YOUR TASK » Return the whole listing exactly as it stands.

PROVIDED MATERIAL »
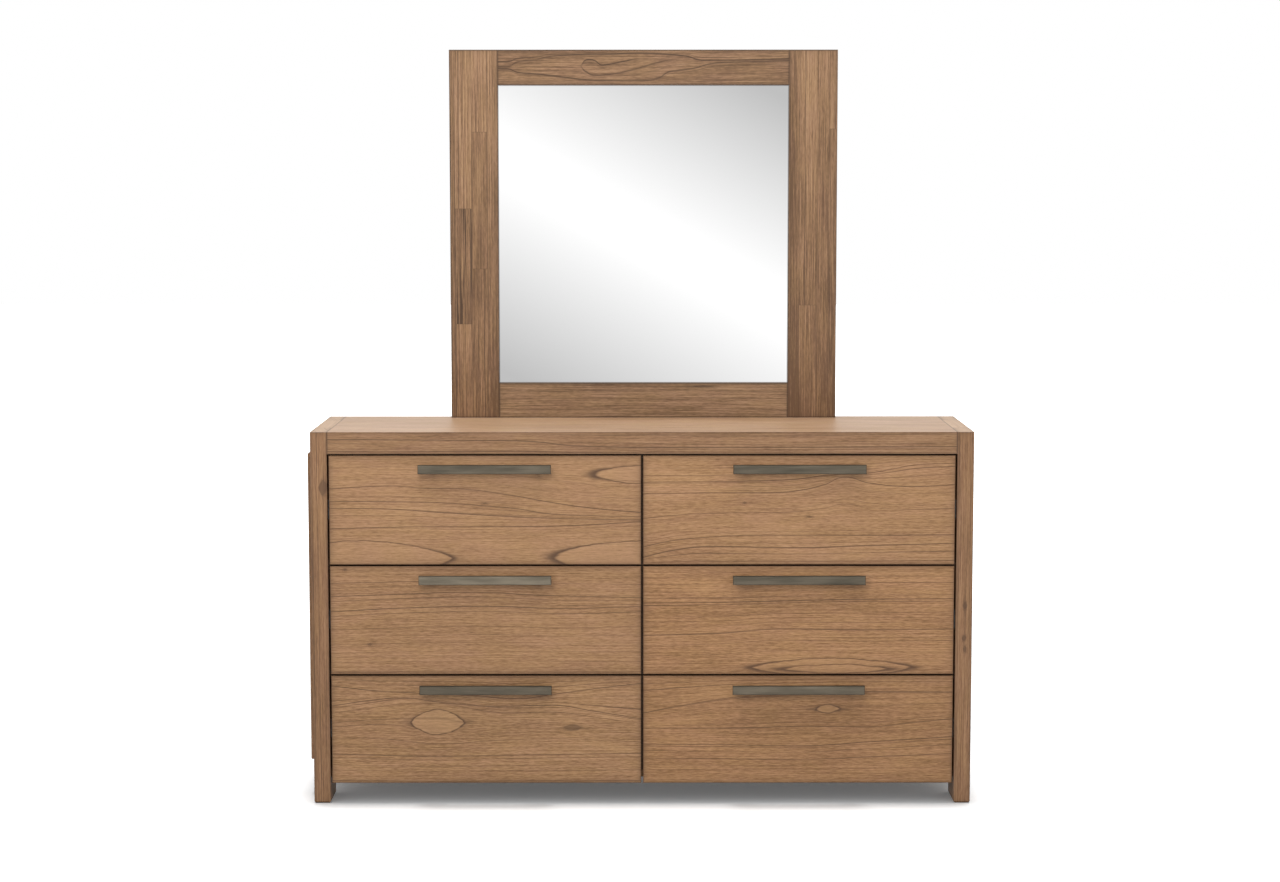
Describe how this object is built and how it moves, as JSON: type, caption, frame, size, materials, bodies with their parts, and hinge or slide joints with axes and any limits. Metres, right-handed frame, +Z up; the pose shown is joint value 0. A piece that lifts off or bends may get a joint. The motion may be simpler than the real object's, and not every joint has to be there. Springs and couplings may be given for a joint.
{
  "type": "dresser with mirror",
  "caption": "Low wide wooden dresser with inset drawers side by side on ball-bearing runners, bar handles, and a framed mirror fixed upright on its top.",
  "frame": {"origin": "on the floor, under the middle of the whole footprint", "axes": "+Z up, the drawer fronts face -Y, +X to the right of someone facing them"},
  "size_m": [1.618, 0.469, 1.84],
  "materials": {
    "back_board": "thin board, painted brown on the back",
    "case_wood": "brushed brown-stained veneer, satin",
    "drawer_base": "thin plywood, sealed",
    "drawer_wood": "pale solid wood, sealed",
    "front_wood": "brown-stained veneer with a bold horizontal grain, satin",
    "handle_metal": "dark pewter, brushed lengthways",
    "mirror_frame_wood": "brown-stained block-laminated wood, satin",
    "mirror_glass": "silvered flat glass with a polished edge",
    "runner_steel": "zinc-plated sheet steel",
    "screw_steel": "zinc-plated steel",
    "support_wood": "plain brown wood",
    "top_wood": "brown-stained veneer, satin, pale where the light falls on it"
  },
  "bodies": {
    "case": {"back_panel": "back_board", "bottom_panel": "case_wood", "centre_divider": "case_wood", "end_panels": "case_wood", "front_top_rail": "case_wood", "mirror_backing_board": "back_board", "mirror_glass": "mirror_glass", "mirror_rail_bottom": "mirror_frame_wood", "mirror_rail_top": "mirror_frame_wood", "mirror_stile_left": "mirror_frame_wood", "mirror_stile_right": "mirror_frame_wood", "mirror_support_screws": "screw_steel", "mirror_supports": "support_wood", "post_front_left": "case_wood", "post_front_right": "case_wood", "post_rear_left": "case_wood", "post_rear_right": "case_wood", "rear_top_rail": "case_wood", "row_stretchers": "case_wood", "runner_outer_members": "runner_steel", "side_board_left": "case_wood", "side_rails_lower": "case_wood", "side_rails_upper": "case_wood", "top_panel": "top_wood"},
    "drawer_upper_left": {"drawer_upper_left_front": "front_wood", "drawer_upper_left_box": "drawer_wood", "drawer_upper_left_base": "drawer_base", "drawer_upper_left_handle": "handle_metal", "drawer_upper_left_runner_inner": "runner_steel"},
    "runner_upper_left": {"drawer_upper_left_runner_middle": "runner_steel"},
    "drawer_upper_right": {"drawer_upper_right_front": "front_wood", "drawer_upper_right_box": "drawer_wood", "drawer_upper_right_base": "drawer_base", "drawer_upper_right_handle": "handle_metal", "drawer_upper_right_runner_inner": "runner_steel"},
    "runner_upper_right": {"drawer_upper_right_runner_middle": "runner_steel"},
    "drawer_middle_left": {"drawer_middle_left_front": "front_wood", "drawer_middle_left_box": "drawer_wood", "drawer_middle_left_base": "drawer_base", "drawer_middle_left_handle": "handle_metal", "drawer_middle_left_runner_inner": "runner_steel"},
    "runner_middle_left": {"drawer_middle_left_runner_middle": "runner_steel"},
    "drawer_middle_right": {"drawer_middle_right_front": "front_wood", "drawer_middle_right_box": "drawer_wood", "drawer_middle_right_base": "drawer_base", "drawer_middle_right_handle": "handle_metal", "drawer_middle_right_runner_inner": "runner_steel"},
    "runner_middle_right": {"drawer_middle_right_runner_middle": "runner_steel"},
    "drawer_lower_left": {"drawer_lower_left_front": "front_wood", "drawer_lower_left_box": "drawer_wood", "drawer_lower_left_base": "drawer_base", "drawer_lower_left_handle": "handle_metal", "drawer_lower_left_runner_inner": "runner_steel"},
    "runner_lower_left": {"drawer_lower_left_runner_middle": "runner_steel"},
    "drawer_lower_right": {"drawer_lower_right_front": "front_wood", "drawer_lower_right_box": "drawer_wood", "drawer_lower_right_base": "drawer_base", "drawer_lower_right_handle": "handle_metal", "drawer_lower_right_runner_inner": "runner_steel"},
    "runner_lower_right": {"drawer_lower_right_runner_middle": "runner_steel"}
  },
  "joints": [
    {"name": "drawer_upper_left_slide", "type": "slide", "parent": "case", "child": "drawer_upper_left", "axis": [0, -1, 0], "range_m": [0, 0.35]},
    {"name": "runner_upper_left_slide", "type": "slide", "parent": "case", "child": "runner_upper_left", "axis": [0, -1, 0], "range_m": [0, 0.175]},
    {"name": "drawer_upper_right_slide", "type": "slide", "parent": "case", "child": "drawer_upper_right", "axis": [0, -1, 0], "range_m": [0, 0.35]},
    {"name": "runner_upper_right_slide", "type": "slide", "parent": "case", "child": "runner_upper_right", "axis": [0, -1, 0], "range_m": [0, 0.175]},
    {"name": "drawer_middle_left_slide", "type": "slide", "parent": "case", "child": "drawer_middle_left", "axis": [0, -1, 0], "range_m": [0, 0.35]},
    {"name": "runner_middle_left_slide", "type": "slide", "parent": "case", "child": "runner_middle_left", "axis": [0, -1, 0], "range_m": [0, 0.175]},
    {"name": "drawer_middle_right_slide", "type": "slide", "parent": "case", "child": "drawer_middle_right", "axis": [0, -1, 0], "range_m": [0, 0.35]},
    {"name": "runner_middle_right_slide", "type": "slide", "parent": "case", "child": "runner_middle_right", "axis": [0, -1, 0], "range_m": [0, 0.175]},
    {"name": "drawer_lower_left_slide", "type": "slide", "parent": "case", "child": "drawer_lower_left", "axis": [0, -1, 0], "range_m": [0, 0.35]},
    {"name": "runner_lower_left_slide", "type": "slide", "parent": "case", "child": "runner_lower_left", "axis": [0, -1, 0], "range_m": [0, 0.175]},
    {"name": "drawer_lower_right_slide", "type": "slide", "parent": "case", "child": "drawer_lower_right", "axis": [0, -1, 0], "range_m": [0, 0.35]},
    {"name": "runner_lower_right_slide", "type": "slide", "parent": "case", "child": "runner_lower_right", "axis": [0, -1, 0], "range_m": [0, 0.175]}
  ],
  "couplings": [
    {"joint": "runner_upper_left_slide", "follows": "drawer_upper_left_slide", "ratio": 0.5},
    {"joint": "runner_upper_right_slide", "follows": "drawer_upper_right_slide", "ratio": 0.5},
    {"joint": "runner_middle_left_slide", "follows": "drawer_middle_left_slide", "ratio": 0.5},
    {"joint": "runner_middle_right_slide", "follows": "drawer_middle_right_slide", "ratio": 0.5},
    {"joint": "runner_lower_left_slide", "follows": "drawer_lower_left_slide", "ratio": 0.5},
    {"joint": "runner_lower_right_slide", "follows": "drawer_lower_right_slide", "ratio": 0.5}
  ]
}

SOLUTION TO THE PROBLEM »
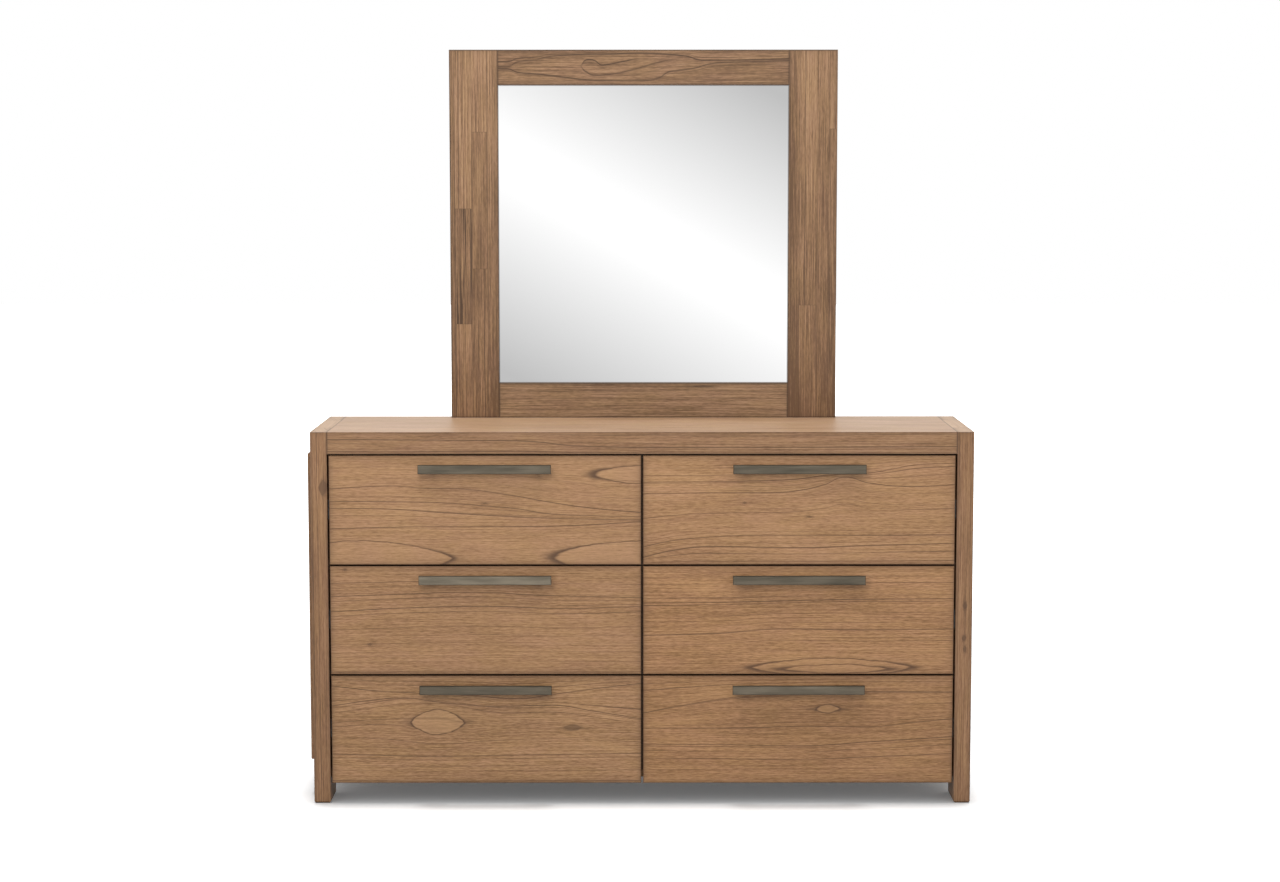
Describe how this object is built and how it moves, as JSON: type, caption, frame, size, materials, bodies with their parts, and hinge or slide joints with axes and any limits. Metres, right-handed frame, +Z up; the pose shown is joint value 0. A piece that lifts off or bends may get a joint. The motion may be simpler than the real object's, and not every joint has to be there. Springs and couplings may be given for a joint.
{
  "type": "dresser with mirror",
  "caption": "Low wide wooden dresser with inset drawers side by side on ball-bearing runners, bar handles, and a framed mirror fixed upright on its top.",
  "frame": {"origin": "on the floor, under the middle of the whole footprint", "axes": "+Z up, the drawer fronts face -Y, +X to the right of someone facing them"},
  "size_m": [1.618, 0.469, 1.84],
  "materials": {
    "back_board": "thin board, painted brown on the back",
    "case_wood": "brushed brown-stained veneer, satin",
    "drawer_base": "thin plywood, sealed",
    "drawer_wood": "pale solid wood, sealed",
    "front_wood": "brown-stained veneer with a bold horizontal grain, satin",
    "handle_metal": "dark pewter, brushed lengthways",
    "mirror_frame_wood": "brown-stained block-laminated wood, satin",
    "mirror_glass": "silvered flat glass with a polished edge",
    "runner_steel": "zinc-plated sheet steel",
    "screw_steel": "zinc-plated steel",
    "support_wood": "plain brown wood",
    "top_wood": "brown-stained veneer, satin, pale where the light falls on it"
  },
  "bodies": {
    "case": {"back_panel": "back_board", "bottom_panel": "case_wood", "centre_divider": "case_wood", "end_panels": "case_wood", "front_top_rail": "case_wood", "mirror_backing_board": "back_board", "mirror_glass": "mirror_glass", "mirror_rail_bottom": "mirror_frame_wood", "mirror_rail_top": "mirror_frame_wood", "mirror_stile_left": "mirror_frame_wood", "mirror_stile_right": "mirror_frame_wood", "mirror_support_screws": "screw_steel", "mirror_supports": "support_wood", "post_front_left": "case_wood", "post_front_right": "case_wood", "post_rear_left": "case_wood", "post_rear_right": "case_wood", "rear_top_rail": "case_wood", "row_stretchers": "case_wood", "runner_outer_members": "runner_steel", "side_board_left": "case_wood", "side_rails_lower": "case_wood", "side_rails_upper": "case_wood", "top_panel": "top_wood"},
    "drawer_upper_left": {"drawer_upper_left_front": "front_wood", "drawer_upper_left_box": "drawer_wood", "drawer_upper_left_base": "drawer_base", "drawer_upper_left_handle": "handle_metal", "drawer_upper_left_runner_inner": "runner_steel"},
    "runner_upper_left": {"drawer_upper_left_runner_middle": "runner_steel"},
    "drawer_upper_right": {"drawer_upper_right_front": "front_wood", "drawer_upper_right_box": "drawer_wood", "drawer_upper_right_base": "drawer_base", "drawer_upper_right_handle": "handle_metal", "drawer_upper_right_runner_inner": "runner_steel"},
    "runner_upper_right": {"drawer_upper_right_runner_middle": "runner_steel"},
    "drawer_middle_left": {"drawer_middle_left_front": "front_wood", "drawer_middle_left_box": "drawer_wood", "drawer_middle_left_base": "drawer_base", "drawer_middle_left_handle": "handle_metal", "drawer_middle_left_runner_inner": "runner_steel"},
    "runner_middle_left": {"drawer_middle_left_runner_middle": "runner_steel"},
    "drawer_middle_right": {"drawer_middle_right_front": "front_wood", "drawer_middle_right_box": "drawer_wood", "drawer_middle_right_base": "drawer_base", "drawer_middle_right_handle": "handle_metal", "drawer_middle_right_runner_inner": "runner_steel"},
    "runner_middle_right": {"drawer_middle_right_runner_middle": "runner_steel"},
    "drawer_lower_left": {"drawer_lower_left_front": "front_wood", "drawer_lower_left_box": "drawer_wood", "drawer_lower_left_base": "drawer_base", "drawer_lower_left_handle": "handle_metal", "drawer_lower_left_runner_inner": "runner_steel"},
    "runner_lower_left": {"drawer_lower_left_runner_middle": "runner_steel"},
    "drawer_lower_right": {"drawer_lower_right_front": "front_wood", "drawer_lower_right_box": "drawer_wood", "drawer_lower_right_base": "drawer_base", "drawer_lower_right_handle": "handle_metal", "drawer_lower_right_runner_inner": "runner_steel"},
    "runner_lower_right": {"drawer_lower_right_runner_middle": "runner_steel"}
  },
  "joints": [
    {"name": "drawer_upper_left_slide", "type": "slide", "parent": "case", "child": "drawer_upper_left", "axis": [0, -1, 0], "range_m": [0, 0.35]},
    {"name": "runner_upper_left_slide", "type": "slide", "parent": "case", "child": "runner_upper_left", "axis": [0, -1, 0], "range_m": [0, 0.175]},
    {"name": "drawer_upper_right_slide", "type": "slide", "parent": "case", "child": "drawer_upper_right", "axis": [0, -1, 0], "range_m": [0, 0.35]},
    {"name": "runner_upper_right_slide", "type": "slide", "parent": "case", "child": "runner_upper_right", "axis": [0, -1, 0], "range_m": [0, 0.175]},
    {"name": "drawer_middle_left_slide", "type": "slide", "parent": "case", "child": "drawer_middle_left", "axis": [0, -1, 0], "range_m": [0, 0.35]},
    {"name": "runner_middle_left_slide", "type": "slide", "parent": "case", "child": "runner_middle_left", "axis": [0, -1, 0], "range_m": [0, 0.175]},
    {"name": "drawer_middle_right_slide", "type": "slide", "parent": "case", "child": "drawer_middle_right", "axis": [0, -1, 0], "range_m": [0, 0.35]},
    {"name": "runner_middle_right_slide", "type": "slide", "parent": "case", "child": "runner_middle_right", "axis": [0, -1, 0], "range_m": [0, 0.175]},
    {"name": "drawer_lower_left_slide", "type": "slide", "parent": "case", "child": "drawer_lower_left", "axis": [0, -1, 0], "range_m": [0, 0.35]},
    {"name": "runner_lower_left_slide", "type": "slide", "parent": "case", "child": "runner_lower_left", "axis": [0, -1, 0], "range_m": [0, 0.175]},
    {"name": "drawer_lower_right_slide", "type": "slide", "parent": "case", "child": "drawer_lower_right", "axis": [0, -1, 0], "range_m": [0, 0.35]},
    {"name": "runner_lower_right_slide", "type": "slide", "parent": "case", "child": "runner_lower_right", "axis": [0, -1, 0], "range_m": [0, 0.175]}
  ],
  "couplings": [
    {"joint": "runner_upper_left_slide", "follows": "drawer_upper_left_slide", "ratio": 0.5},
    {"joint": "runner_upper_right_slide", "follows": "drawer_upper_right_slide", "ratio": 0.5},
    {"joint": "runner_middle_left_slide", "follows": "drawer_middle_left_slide", "ratio": 0.5},
    {"joint": "runner_middle_right_slide", "follows": "drawer_middle_right_slide", "ratio": 0.5},
    {"joint": "runner_lower_left_slide", "follows": "drawer_lower_left_slide", "ratio": 0.5},
    {"joint": "runner_lower_right_slide", "follows": "drawer_lower_right_slide", "ratio": 0.5}
  ]
}